An Icelandair plane flying from Reykjavik to Denver was hit by lightning shortly after take-off on Wednesday.
That in itself is not unheard of, but the fact that the aircraft simply continued its 6,000km journey with its nose missing is what makes this story somewhat remarkable.
Musician Nathen Maxwell was on board Flight 671 when he heard a loud crash and saw a flash of bright light.
“At some point pretty soon after we left, we got hit. It wasn’t at the halfway point.
“I thought we’d probably have to go for an emergency landing or turn around, detour or something.”
Instead, the pilots confirmed the aircraft had been hit, but pressed on with the journey anyway.
The decision to keep going must have unnerved some passengers, with Maxwell adding: “I think the entire plane may have had drinks.”
"The aircraft handling characteristics and notification systems were unaffected and the flight continued,” Airline spokesman Michael Raucheisen said in an email to the Denver Channel.
“Lightning strikes are common and protocol was followed.

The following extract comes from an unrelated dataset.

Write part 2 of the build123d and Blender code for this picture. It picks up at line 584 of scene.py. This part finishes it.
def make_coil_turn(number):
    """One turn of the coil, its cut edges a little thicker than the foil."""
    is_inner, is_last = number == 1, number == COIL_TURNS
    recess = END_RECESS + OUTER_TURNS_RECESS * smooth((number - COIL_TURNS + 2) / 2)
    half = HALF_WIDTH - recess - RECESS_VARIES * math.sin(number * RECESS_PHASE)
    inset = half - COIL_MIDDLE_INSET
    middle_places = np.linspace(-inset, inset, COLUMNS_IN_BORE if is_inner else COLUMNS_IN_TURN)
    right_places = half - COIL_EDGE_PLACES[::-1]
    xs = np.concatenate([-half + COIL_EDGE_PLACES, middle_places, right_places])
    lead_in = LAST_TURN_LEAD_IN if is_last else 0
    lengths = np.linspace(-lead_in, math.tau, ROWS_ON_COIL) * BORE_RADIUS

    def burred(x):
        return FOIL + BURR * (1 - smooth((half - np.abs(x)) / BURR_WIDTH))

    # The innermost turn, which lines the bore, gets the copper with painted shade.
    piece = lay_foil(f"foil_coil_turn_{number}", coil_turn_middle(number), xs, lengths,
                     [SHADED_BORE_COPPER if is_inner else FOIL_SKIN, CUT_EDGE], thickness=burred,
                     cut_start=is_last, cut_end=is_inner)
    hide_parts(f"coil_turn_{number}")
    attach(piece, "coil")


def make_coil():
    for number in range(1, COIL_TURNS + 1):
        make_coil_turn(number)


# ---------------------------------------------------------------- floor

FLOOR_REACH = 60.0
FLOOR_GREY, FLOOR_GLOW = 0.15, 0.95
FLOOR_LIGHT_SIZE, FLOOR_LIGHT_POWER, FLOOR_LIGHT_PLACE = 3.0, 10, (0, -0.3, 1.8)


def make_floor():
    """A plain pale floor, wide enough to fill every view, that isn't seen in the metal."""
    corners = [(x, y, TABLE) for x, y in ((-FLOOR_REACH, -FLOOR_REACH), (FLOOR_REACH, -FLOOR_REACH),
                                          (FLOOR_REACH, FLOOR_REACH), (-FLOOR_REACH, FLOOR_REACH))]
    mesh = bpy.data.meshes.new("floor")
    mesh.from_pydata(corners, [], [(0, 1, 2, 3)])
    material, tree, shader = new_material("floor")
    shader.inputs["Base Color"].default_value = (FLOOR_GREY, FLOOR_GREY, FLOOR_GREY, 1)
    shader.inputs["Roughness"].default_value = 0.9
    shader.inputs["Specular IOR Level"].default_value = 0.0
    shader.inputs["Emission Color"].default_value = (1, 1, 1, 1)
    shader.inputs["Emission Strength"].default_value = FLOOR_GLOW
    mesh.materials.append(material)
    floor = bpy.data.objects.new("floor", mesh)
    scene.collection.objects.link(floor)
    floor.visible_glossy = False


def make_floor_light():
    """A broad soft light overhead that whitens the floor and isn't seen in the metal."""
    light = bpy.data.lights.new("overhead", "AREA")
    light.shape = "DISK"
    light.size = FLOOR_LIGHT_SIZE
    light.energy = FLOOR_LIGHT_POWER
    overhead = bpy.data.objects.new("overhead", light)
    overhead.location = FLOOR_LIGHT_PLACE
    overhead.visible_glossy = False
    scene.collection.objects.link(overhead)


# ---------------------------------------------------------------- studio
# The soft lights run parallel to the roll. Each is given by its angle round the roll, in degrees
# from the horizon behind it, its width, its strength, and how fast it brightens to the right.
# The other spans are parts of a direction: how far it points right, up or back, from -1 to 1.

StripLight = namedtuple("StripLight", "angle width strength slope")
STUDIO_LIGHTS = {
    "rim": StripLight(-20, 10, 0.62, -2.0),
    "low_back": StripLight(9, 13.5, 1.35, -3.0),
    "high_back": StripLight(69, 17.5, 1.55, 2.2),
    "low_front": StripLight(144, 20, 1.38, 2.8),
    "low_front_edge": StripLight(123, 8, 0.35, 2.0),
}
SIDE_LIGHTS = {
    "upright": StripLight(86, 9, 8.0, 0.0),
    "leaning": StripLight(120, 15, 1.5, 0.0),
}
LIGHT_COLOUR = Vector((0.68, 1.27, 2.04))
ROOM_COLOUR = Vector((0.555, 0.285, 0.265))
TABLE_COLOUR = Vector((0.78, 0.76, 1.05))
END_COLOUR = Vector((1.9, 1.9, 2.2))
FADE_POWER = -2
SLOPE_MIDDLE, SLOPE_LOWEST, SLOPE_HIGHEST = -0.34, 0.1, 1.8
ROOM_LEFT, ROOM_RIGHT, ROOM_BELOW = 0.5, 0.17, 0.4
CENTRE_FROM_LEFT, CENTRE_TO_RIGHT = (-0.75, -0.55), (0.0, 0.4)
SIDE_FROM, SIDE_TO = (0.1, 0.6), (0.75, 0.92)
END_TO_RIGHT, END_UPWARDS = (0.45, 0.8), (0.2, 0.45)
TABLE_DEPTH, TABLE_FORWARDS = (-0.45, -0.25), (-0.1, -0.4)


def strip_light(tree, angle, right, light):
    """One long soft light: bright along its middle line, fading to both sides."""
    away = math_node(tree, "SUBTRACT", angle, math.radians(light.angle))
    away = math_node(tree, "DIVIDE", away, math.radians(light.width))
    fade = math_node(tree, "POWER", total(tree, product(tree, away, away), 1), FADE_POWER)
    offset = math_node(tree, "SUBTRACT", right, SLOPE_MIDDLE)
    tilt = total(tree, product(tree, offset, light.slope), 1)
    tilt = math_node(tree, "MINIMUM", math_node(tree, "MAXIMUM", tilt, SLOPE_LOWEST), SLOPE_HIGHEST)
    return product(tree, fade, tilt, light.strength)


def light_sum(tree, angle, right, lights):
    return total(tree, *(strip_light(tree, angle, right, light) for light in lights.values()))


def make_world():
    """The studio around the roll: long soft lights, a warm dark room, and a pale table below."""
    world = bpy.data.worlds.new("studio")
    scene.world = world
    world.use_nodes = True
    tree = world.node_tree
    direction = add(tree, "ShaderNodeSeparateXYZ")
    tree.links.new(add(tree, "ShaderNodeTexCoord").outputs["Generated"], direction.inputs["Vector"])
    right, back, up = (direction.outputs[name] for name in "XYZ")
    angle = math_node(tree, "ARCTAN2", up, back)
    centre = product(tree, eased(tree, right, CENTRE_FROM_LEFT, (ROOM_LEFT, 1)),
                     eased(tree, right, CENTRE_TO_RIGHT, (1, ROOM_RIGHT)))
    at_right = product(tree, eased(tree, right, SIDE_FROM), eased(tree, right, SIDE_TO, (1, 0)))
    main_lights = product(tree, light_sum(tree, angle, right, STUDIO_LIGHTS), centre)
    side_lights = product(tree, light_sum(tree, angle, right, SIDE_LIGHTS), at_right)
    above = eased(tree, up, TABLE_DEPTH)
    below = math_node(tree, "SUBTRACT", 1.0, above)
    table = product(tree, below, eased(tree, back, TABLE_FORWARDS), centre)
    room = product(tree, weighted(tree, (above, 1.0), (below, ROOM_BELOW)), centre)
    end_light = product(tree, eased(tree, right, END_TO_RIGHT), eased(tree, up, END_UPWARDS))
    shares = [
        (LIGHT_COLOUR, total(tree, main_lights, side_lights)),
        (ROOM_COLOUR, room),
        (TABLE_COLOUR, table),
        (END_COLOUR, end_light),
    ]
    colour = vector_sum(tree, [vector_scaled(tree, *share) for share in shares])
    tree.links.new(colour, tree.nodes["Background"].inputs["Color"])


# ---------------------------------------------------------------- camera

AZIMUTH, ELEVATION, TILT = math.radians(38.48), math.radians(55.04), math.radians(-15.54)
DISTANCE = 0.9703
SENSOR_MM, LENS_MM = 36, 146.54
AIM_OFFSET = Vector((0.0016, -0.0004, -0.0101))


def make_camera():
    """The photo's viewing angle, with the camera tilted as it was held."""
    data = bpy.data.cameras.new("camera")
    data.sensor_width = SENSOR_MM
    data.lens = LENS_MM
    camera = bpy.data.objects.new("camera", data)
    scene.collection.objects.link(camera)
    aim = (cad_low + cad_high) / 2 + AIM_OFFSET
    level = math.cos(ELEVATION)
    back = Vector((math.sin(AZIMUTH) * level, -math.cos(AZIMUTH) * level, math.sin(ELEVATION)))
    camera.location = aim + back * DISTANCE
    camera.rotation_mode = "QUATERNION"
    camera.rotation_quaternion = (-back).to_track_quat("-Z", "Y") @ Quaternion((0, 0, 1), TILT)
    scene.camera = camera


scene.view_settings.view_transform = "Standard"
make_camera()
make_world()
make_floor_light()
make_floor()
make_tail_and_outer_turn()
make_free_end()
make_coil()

“There was no cause for further concern and the flight landed in Denver without issue. This aircraft was replaced upon landing and is being evaluated.”
But 9News aviation expert Greg Feith says the flight should not have continued after the strike.
He told the channel: “They should have turned around. It’s a prudent thing to turn around, because you don’t know what the damage is.”
Feith added planes are only hit between one and five times a year.